The layout is easy to follow with links to that follow a logical train of thought. The site has a clearly described set of purposes which it seems to deliver on. Some links for lesson ideas actually were mixed up, but it wasn’t hard to work out how to find the one you were after. The graphics were interesting, but there weren’t any audio clips. The spelling and grammar appeared to be of a high quality.

This sight provides resources to link activities from the curriculum in a social context. The authors of connecting maths to our lives, provide activities that link content to individual experience, critical analysis and exploration of social issues.
The layout of the web site is easy to follow, finding specific examples of maths topics in relation to various social topics can be selected at the top of the menu, with associated links to issues grouped together.
The sight is has links to teachers lessons from various countries. Not all images have ALT tags.
Graphics are well related to the topics though there aren’t any audio clips or video.

This paper suggests that an understanding of the rules of mathematics empowers students to take the leap from procedural maths to a conceptual undersatnding of mathematics. The fact that mathematical language is devoid of emotion puts it at odds with our every day spoken language. For many students I think this tends to make it difficult to stay focused on the precise language used in a mathematical argument, leading to a superficial or incorrect understanding of what is being explained. If students can be taught to master this language and use it as a tool, nothing more, nothing less, then I think a door opens up for them and they can gain deep insights into mathematical concepts, rather than feel confused and shutout of the club. My experience as a student was that such language was the domain of the ‘teacher’ and no attempt was made to show us how to use it to enable us to learn on another level. This is something to keep in mind when we deliver our version of essential maths knowledge. I also liked the link the author made to analytical thinking in general and how important this is for our students to understand complex social and political issues in today’s world. As a tool for life , the skill in pulling apart a theorem in a logical and structured manner has the potential to make all our maths students better citizens who have the skills to question anything they are told, and not be fooled by rhetoric.

This paper details many of the problems highlited in ‘Language and Mathematics’, (last week). As teachers, it is important to be aware of ambigueties in the English language and as the authors state, build up a library of commonly misunderstood and misused terms to be discussed with our students.
Modeling our own thought processes when teaching is an excellent way to encourage students to think about their own cognition when problem solving. I know for me as a student that I find it particularly helpful in understanding a new concept or process when a lecturer models their own thoughts in trying to find a way through a problem. It gives you a logical stucture to organise your own thoughts.
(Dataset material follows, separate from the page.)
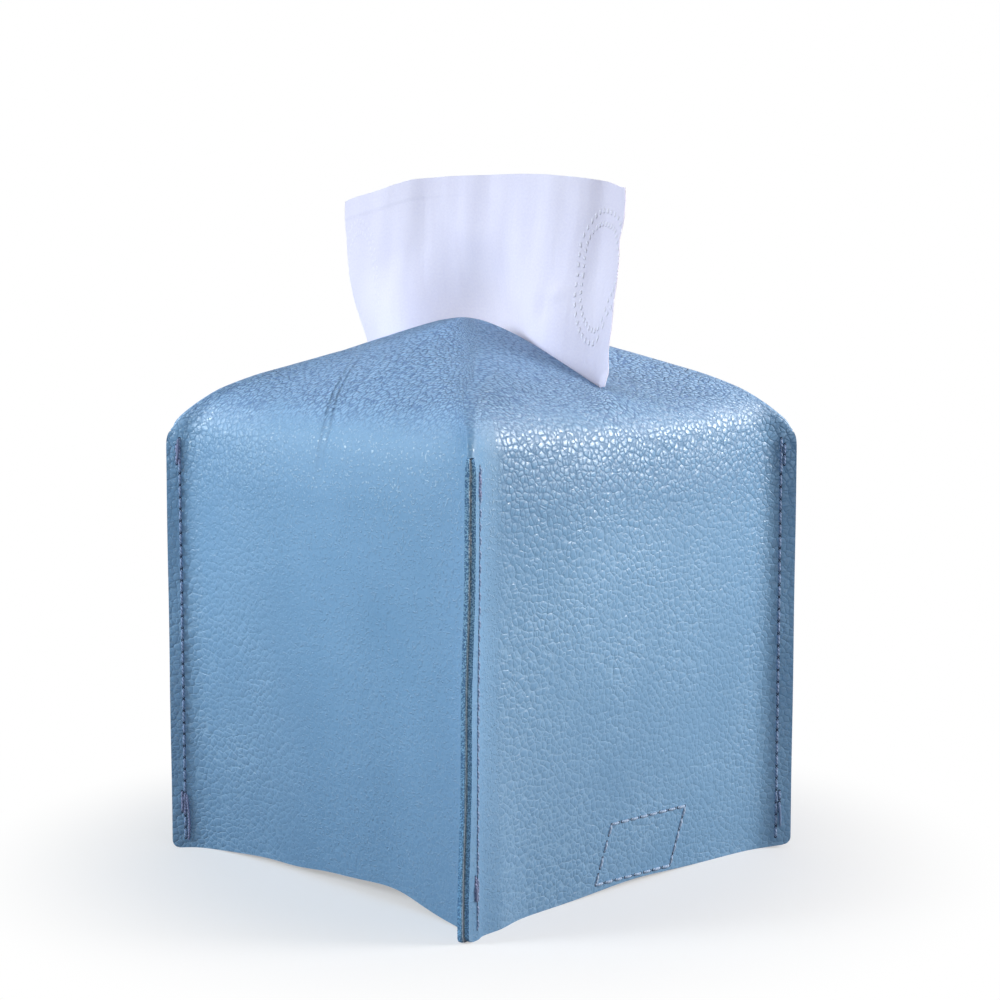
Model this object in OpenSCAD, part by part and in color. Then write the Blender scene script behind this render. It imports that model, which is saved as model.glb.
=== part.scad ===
// Leather tissue box cover: a soft sewn cover that drops over a cube carton of tissues.
// Origin: middle of the footprint, on the surface it stands on. +Z up, front face towards -Y.
// Four panels meet in outward corner seams, and above the seams the same hide folds over into
// a soft roof with one long slit. Two leather belt halves close under the carton.

/* [Cover size] */
// Width between the stitch lines of two neighbouring corner seams
cover_w = 126.5; // [116:0.5:152]
// Height of the corner seams, where the roof begins
seam_h = 127; // [110:1:170]
// Height of the slit's lips at the middle of the roof
peak_h = 160.8; // [150:0.2:200]
// How far a wall stays inside the stitch lines where it is fullest
bulge_inset = 0.65; // [-1:0.05:2.5]
// How far the front and the back wall draw in from the stitch lines at the hem
front_hem_inset = 6.65; // [3:0.05:6.8]
// How far the two side walls draw in from the stitch lines at the hem
side_hem_inset = 5.05; // [3:0.05:6.8]
// Lift of the front and the back hem off the table at its middle
hem_lift = 3; // [0:0.5:4]

/* [Hide] */
// Thickness of the outer hide
leather_t = 1.05; // [0.8:0.05:1.4]
// Thickness of the lining glued to the hide's back
lining_t = 0.35; // [0.2:0.05:0.5]
// How far the lining stops short of the cut hem
lining_trim = 0.6; // [0.3:0.1:0.8]
// Gap between the two layers pressed together in a seam
seam_gap = 0.1; // [0.04:0.02:0.3]

/* [Corner seams] */
// Width of hide left outside the stitch line
seam_margin = 4; // [3:0.25:6]
// Flat strip inside the stitch line before the panel turns away
seam_inset = 1; // [0.7:0.1:2]
// Radius of the seam's lower outer corner
seam_corner_r = 3; // [2:0.25:4]
// How far the panel swings out on its way into the seam
flare = 2.6; // [1:0.1:4]
// Radius of the folded ridge above a seam
ridge_r = 2.5; // [2:0.1:4]
// Extra radius where the hide folds over right above a seam
fold_ease = 0.3; // [0.2:0.05:0.6]

/* [Slit] */
// Length of the slit along X
slit_l = 100; // [80:1:104]
// Gap between the lips at the middle of the slit
slit_gap = 14; // [8:0.5:18]
// Height of the slit's two ends
slit_end_h = 141.5; // [138:0.5:148]

/* [Stitching] */
// Diameter of the sewing thread
thread_d = 0.8; // [0.5:0.05:1]
// Length of one stitch on the surface
stitch_l = 2.3; // [1.6:0.1:2.5]
// Distance from one stitch to the next
stitch_pitch = 2.8; // [2.6:0.1:4]
// Height of the first stitch above the hem
stitch_start = 4.4; // [3.5:0.1:8]
// Height of the locking stitches above the hem
tack_h = 13.5; // [10:0.5:30]

/* [Belt] */
// Width of both belt halves
belt_w = 36; // [24:1:40]
// Thickness of the belt leather
belt_t = 1.2; // [1:0.05:1.3]
// Place of the belt's middle along Y
belt_y = 7; // [-10:1:12]
// Height of the sewn belt root above the table
root_h = 21; // [15:0.5:24]
// Sideways slant of the sewn root
root_slant = 5.5; // [0:0.5:8]
// Distance from a root's sides and top to its stitch line
root_margin = 2.1; // [1.5:0.1:4]
// Distance from a root's lower edge, where the belt folds, to its stitch line
root_foot_margin = 1; // [0.8:0.1:3]
// How far the lower belt half's free end reaches past the middle
strap_past = 30; // [24:0.5:38]
// How far the upper belt half's free end stops short of the middle
tab_short = 5; // [0:0.5:12]
// Corner radius of a belt half's free end
belt_end_r = 6; // [3:0.5:9]
// Clearance between parts that move past each other
play = 0.3; // [0.25:0.05:0.4]

/* [Hook and loop] */
// Length of a pad along the belt
pad_l = 22; // [14:1:24]
// Distance from the belt's long edges to a pad
pad_inset = 2.5; // [1.5:0.5:5]
// Thickness of a pad's woven base
pad_base_t = 0.4; // [0.3:0.05:0.5]
// Height of the hooks or loops on the base
pad_pile_t = 0.5; // [0.4:0.05:0.6]
// Bare sewing margin round the hooks or loops
pad_margin = 2; // [1.4:0.1:3]
// Distance from the belt's free end to its pad
pad_end = 2; // [1:0.5:6]

/* [Tissue] */
// Height of the raised sheet's top edge at its middle
tissue_top = 202.5; // [190:0.5:215]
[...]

This directs the ‘internal chatter’ that we all have into the right direction, helping students make connections and pushing them to think about what it is they are trying to do.
This paper also raised the importance of classroom dicussions being a,forum where everything is open to question and any mysteries can be undrerstood collectively.
The final thing I’d like to comment on is encouraging students with a primary language other than English to discuss new concepts in their primary language first. This is the first time I have read this suggestion and on reflection feels like a good strategy considering the complex nature of English, the precise nature of mathematical English and the layers these students have to negotiate to form an understanding. Suggestions such as these bring equity to these students by letting them use their strengths to process new and difficult concepts.

This is one of the best articles I have read to date on language in mathematics. Booker spells out in emphatic terms the importance of being numerate in today’s world. The construction of our mathematical knowledge is facilitated by the communication of ideas which largley depends on our ability to use language to express those ideas. Booker suggests that teachers should be careful to match the language not only to the age of the students , but also to the ‘concepts and processes’ being taught. Prviously I hadn’t considered the different ways we represent numbers, ie in the context of materials, language and symbols. This article highlites the importance of reading and writing numbers using place value and the ability of students to be able to rename numbers during computations, ie to reassign the numbers place. I also became aware that a lot of the language linked to ‘pseudo-conceptional’ understanding of maths is engrained in my own experience. Using words and phrases like ‘carry’ and ‘move the decimal point ‘ are signs of a procedural understanding whereas we should be trying to link concepts with ‘basic facts’ and let the processes come from these deeper understandings. Makes me wish I could start again from scratch and go through school minus the rote learning. The difficult thing about this as a secondary teacher is our students have probably already formed many strategies in their thinking long before we see them. I suppose you can just try and build some deep basic number facts while waiding through the curriculum.

This analyisis of ordinary English and mathematical English provides some valuable insights into the complex issue of how the use of the English language shapes our understanding of mathematical concepts. I found it helpful to note the author’s observation that native speakers of English skim read when reading text to minimise having to read redundancies. When this same technique, which we use intuitively, is used to read mathematical language, some important parts of the language can be missed or misinterpreted. As a teacher it is important to teach students to read mathematical language as though it was a foreign language to the one we use in contexts outside of maths.
I know from my own experience when reading a longish proof I have the tendency to start to skim read, resulting in having to reread something several times to follow the logic of what is being said. Also the structure of our language provides many opportunities to introduce errors into a maths problem. This is something to be conscious of when using statements to frame a question. By helping students to focus on each word and what that means mathematically in the context of the question is probably one of the best skills we can teach students.